# 6A vs 12A reciprocal saw



## pman626 (Jun 28, 2016)

I need a recip for a small job at home- 

I need to remove rotted 2x10 fascia board that has been nailed from inside an immovable stucco soffit. So I have to get my blade between the fascia and stucco, and cut off those nails.

Will a 6A saw be sufficient?

Harbor Freight has one with decent ratings for $20, compared to more powerful ones that are many times more expensive at home depot.

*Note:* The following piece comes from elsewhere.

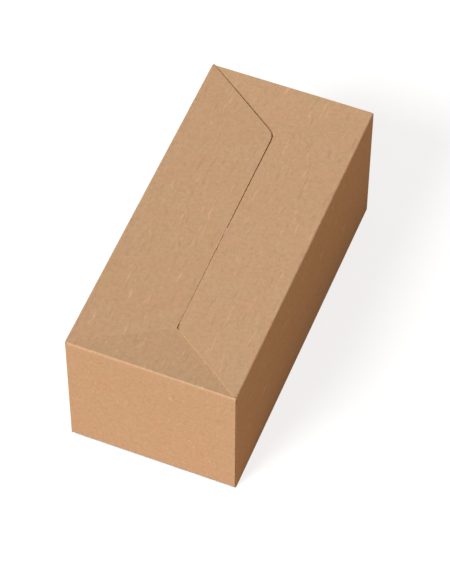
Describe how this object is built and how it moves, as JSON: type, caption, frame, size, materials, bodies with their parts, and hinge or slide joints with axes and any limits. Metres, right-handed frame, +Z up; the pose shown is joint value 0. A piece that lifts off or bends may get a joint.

Just trying to get sense of real world difference for my task.
I'm probably rarely ever going to use the saw again in the future.


----------



## ddawg16 (Aug 15, 2011)

I personally think HF tools are great for the once or twice use. I have their multi-tool and I've used the dog crap out of it. Still working.

So, yes....go for it.

But....

I can't picture in my mind how they nailed that fascia board from the inside?

Anyway....once you get it all apart....I 'highly' recommend painting ALL sides of the replacement board before install.


----------



## woodworkbykirk (Sep 25, 2011)

a 6 amp recip saw will bog down severely and take forever to make cuts. either grab the 12a or look for even a 9 amp.. personally i wont touch anything other than a 15 amp but i renovate for a living


----------



## Colbyt (Jan 27, 2014)

HF has more than one amp rating on their saws. The cheap one works fine for me. 

Reading your post, the pivoting handle may help you with what sounds like a PITA job.

Nail cutting is more a function of the blade used and not the saw. HF blades are not quality so buy quality blades for your cheap saw. A 3-5 pack of good blades will be about half the cost of the saw.


----------



## SeniorSitizen (Sep 10, 2012)

Power won't usually replace technique and the most frequently misunderstood part of a sawsall is the shoe. In fact the more power the more important technique is and this shoe thing may cause you a problem with the stucco.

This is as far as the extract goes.